Section 406(b)(1) of ERISA provides that a fiduciary with respect to a plan shall not deal with plan assets in his own interest or for his own account. Section 406(b)(2) of ERISA prohibits a fiduciary with respect to a plan from acting in any transaction involving the plan on behalf of a party, or represent a party, whose interests are adverse to the interest of the plan or of its participants and beneficiaries.

Section 403(c)(1) of ERISA provides that, except as provided in section 403(d), the assets of a plan shall never inure to the benefit of any employer and shall be held for the exclusive purposes of providing benefits to participants in the plan and their beneficiaries and defraying reasonable expenses of administering the plan. Section 403(d)(2) of ERISA provides that the assets of an employee welfare benefit plan that terminates shall be distributed in accordance with the terms of the plan, except as otherwise provided in regulations of the Secretary of Labor.
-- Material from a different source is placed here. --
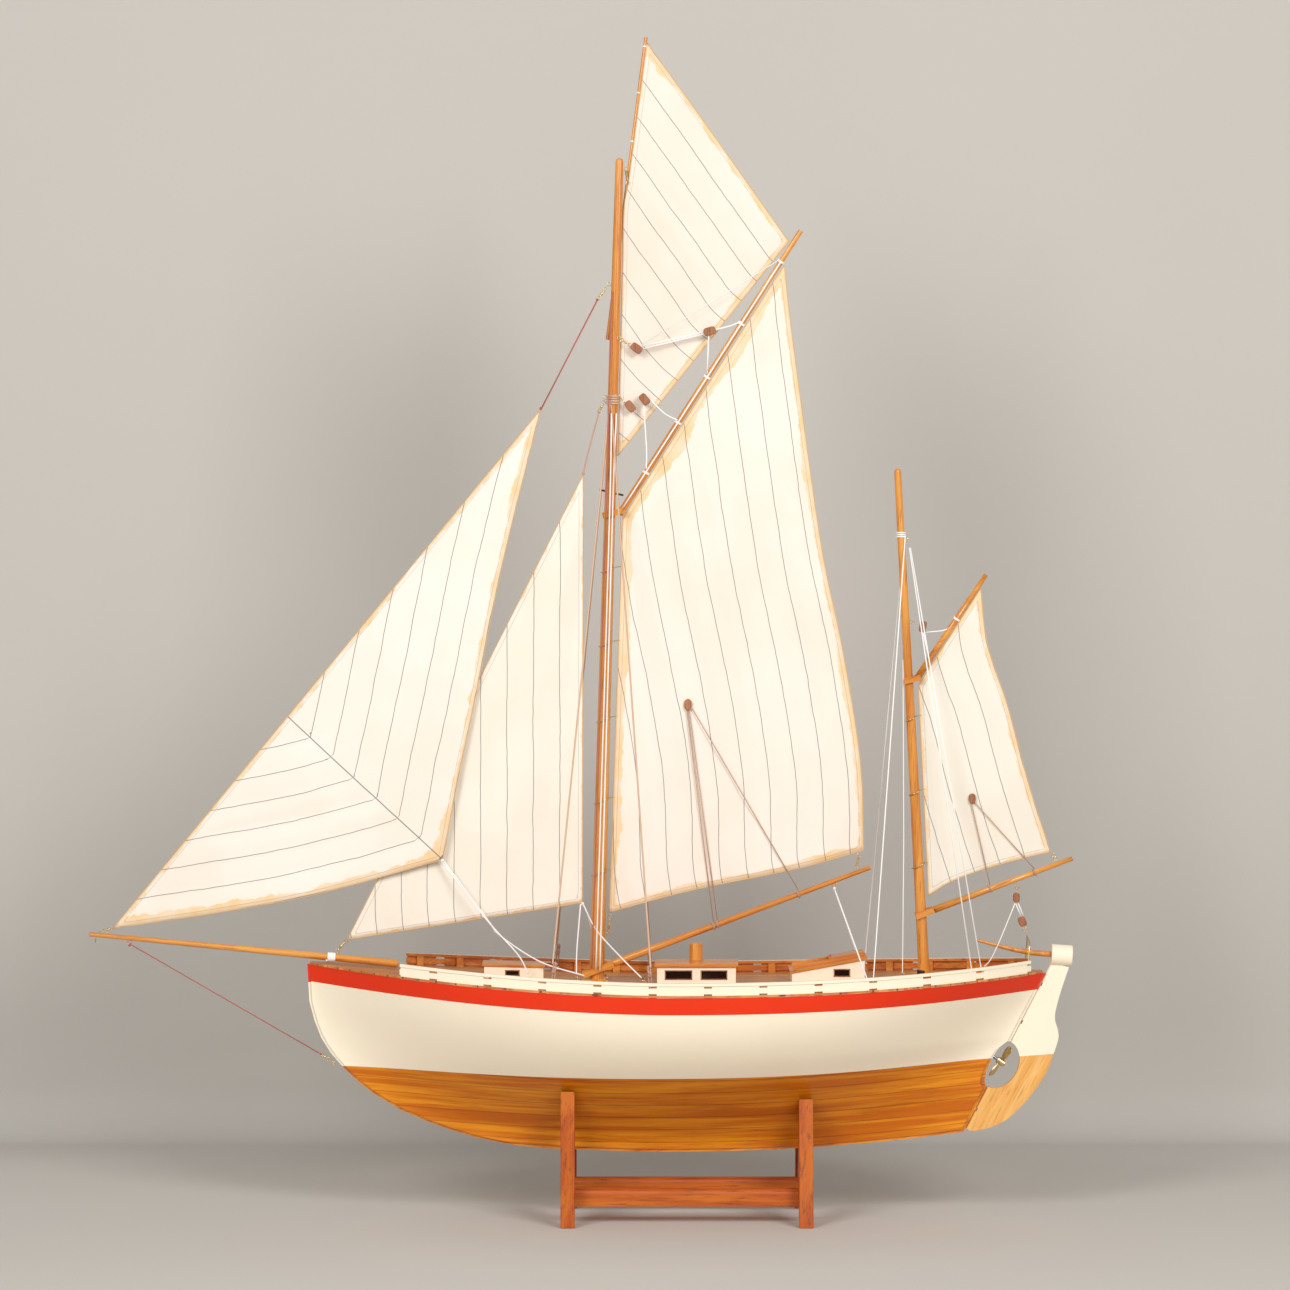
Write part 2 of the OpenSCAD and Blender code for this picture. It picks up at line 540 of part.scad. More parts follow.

Although no regulations have been issued under section 403(d)(2), Conference Report No. 93-1280, 93rd Congress, 2d Session, at 303, states in part that it is intended that the terms of the welfare plan will govern distribution or transfer of assets upon termination of the plan, except to the extent that implementation of the terms of the plan or agreement would unduly impair the accrued benefits of the plan participants. See Advisory Opinion 93-14A (May 5, 1993). We note further in this regard that section 404(a)(1)(D) of ERISA requires that plan fiduciaries discharge their duties in accordance with the documents and instruments governing the plan insofar as such documents and instruments are consistent with Titles I and IV of ERISA.

The trustees’ transfer of the NOMDA Trust assets to the VEBA for the purpose of providing benefits to the employees of BTA does not appear to involve a use of the Trust assets for the benefit of the trustees in violation of ERISA section 406(b)(1). Furthermore, if the NOMDA Trust has been properly terminated and all claims have either been paid or properly forfeited so that there are no longer any participants or beneficiaries of the NOMDA Trust, the proposed subsequent transfer of excess funds by the trustees of the Trust would not violate section 406(b)(2). Assuming the contemplated transfer is in accordance with the terms of the plan, then it is specifically allowed under section 403(d)(2).(2)

ERISA's general standards of fiduciary conduct also would apply to the proposed transfer. Section 404 requires a fiduciary, among other things, to discharge his duties respecting a plan solely in the interest of the plan's participants and beneficiaries, in a prudent fashion, and in accordance with the terms of the plan to the extent that they are consistent with Titles I and IV of ERISA.

This letter constitutes an advisory opinion under ERISA Procedure 76-1 (41 Fed. Reg. 36281, August 27, 1976). Accordingly, this letter is issued subject to the provisions of the procedure, including section 10 relating to the effect of advisory opinions.

Sincerely,
Louis J. Campagna
Chief, Division of Fiduciary Interpretations
Office of Regulations and Interpretations

Footnotes

  1. We note that your request refers solely to employer contributions, and accordingly, we assume for purposes of this opinion that no assets of the NOMDA Trust were derived from participant contributions or withholdings.

  2. You have represented that the NOMDA Trust was created to provide health and life insurance benefits to employees of employer members of NOMDA, as well as employees of NOMDA. The Trust provides that upon termination, any remaining assets are to be disposed of in a manner or to an organization organized and operated for the same purposes as the Trust, as determined by the trustees. The proposed VEBA is designed to provide health and life insurance benefits to employees of BTA, the successor to NOMDA. You represent that the Trustees believe that the transfer of the NOMDA Trust’s assets to the VEBA satisfy the requirements of the Trust.